Napoléon veut codifier, verrouiller. Pour cela, il a besoin de Rome. Portalis résume ainsi la pensée du premier consul: «Le bon ordre et la sûreté publique ne permettent pas que l’on abandonne les institutions de l’Église à elles-mêmes.» Ce principe vaut aussi pour l’actuelle Belgique et les territoires rhénans que la France occupe alors. En sus, Napoléon aimerait séduire l’Italie et l’Espagne catholiques et s’allier à elles. En face, le pape veut rendre le culte libre en France et s’interroge sur la manière de débarrasser les prêtres «jureurs» du serment de fidélité fait à la Constitution.

Une Église nationale et asservie au pouvoir civil

Le concordat est signé le 26 messidor de l’an 9 de la République française (15 juillet 1801). Il affirme que «le gouvernement de la République reconnaît que la religion catholique, apostolique et romaine, est la religion de la grande majorité des citoyens français». En contrepartie, le pape admet que «cette même religion a retiré et attend encore en ce moment le plus grand bien et le plus grand éclat de l’établissement du culte catholique en France, et de la profession particulière qu’en font les consuls de la République». Suit une série d’articles qui fixent le caractère libre et public du culte catholique, annoncent une nouvelle circonscription des diocèses français réalisée en commun par le Saint-Siège et le gouvernement, ou donnent encore à Bonaparte le droit de destituer les évêques et les archevêques en place et de nommer leurs successeurs.

Cette autre victoire napoléonienne laisse rapidement le pape dubitatif. D’autant qu’en 1805, les troupes françaises pénètrent sur le territoire papal. Pie VII est furieux. Napoléon lui répond sans ambages: «Votre Sainteté est souveraine de Rome, ses relations sont avec moi les mêmes que celles de ses prédécesseurs avec Charlemagne. Elle est souveraine de Rome mais j’en suis l’empereur.» En 1809, Napoléon sera excommunié. Arrêté, le pape sera maintenu en captivité jusqu’en 1814, date de l’abdication de l’empereur à Fontainebleau.

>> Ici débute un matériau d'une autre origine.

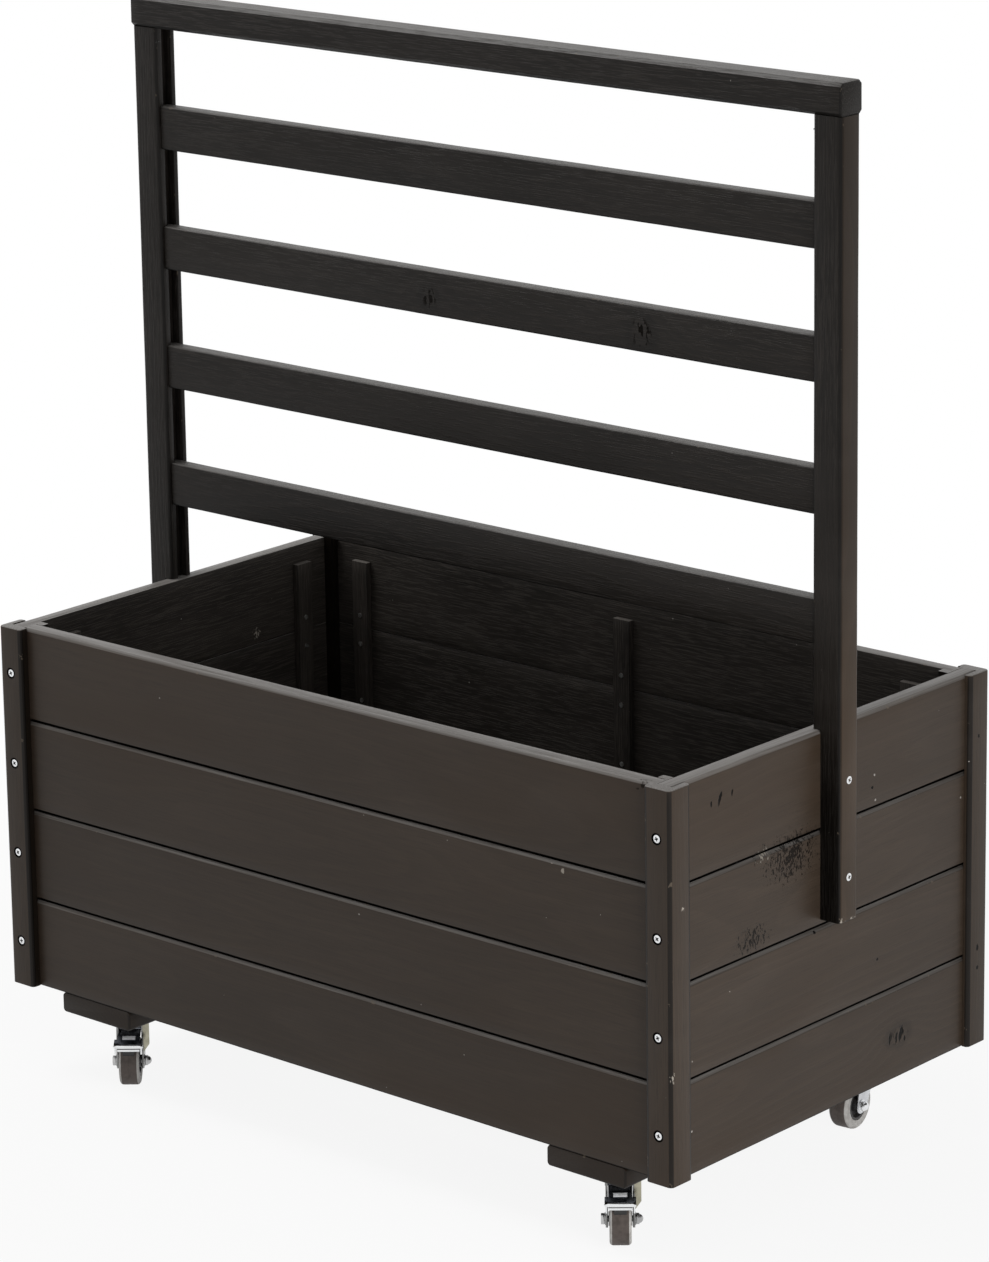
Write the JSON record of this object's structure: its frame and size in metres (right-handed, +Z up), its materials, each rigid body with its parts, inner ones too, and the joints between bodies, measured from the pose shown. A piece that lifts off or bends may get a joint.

Les cultes protestants furent eux aussi soumis à une série de dispositions générales relatives aux pasteurs, aux églises et à leur organisation. Plus tard, des négociations seront menées avec des représentants de la communauté juive afin de concilier les préceptes religieux juifs avec les exigences légales du nouveau Code civil. En 1807, ce sera le travail du «Grand Sanhédrin». En 1808, deux décrets organiseront les consistoires locaux et national sur le modèle du protestantisme. Ce n’est toutefois qu’en 1830 que les rabbins seront pris en charge par les deniers publics.

Du concordat à la loi de Séparation

En 1905, la loi sur la séparation de l’Église et de l’État a mis fin au concordat de 1801. Un certain nombre de régimes particuliers subsistent toutefois: en Alsace et Moselle, en Guyane, dans les territoires d’outre-mer et à Mayotte. Les ministres du culte y sont notamment salariés par l’État. Les évêques de Strasbourg et de Metz sont en principe nommés par le président de la République, même si dans les faits, celui-ci suit le souhait du Saint-Siège. En 2013 toutefois, selon Le Républicain lorrain, Manuel Valls –alors en charge des cultes– serait intervenu dans la nomination du nouvel évêque de Metz. Un candidat jugé trop traditionaliste aurait été écarté au profit de Mgr Jean-Christophe Lagleize. L’information reste à confirmer.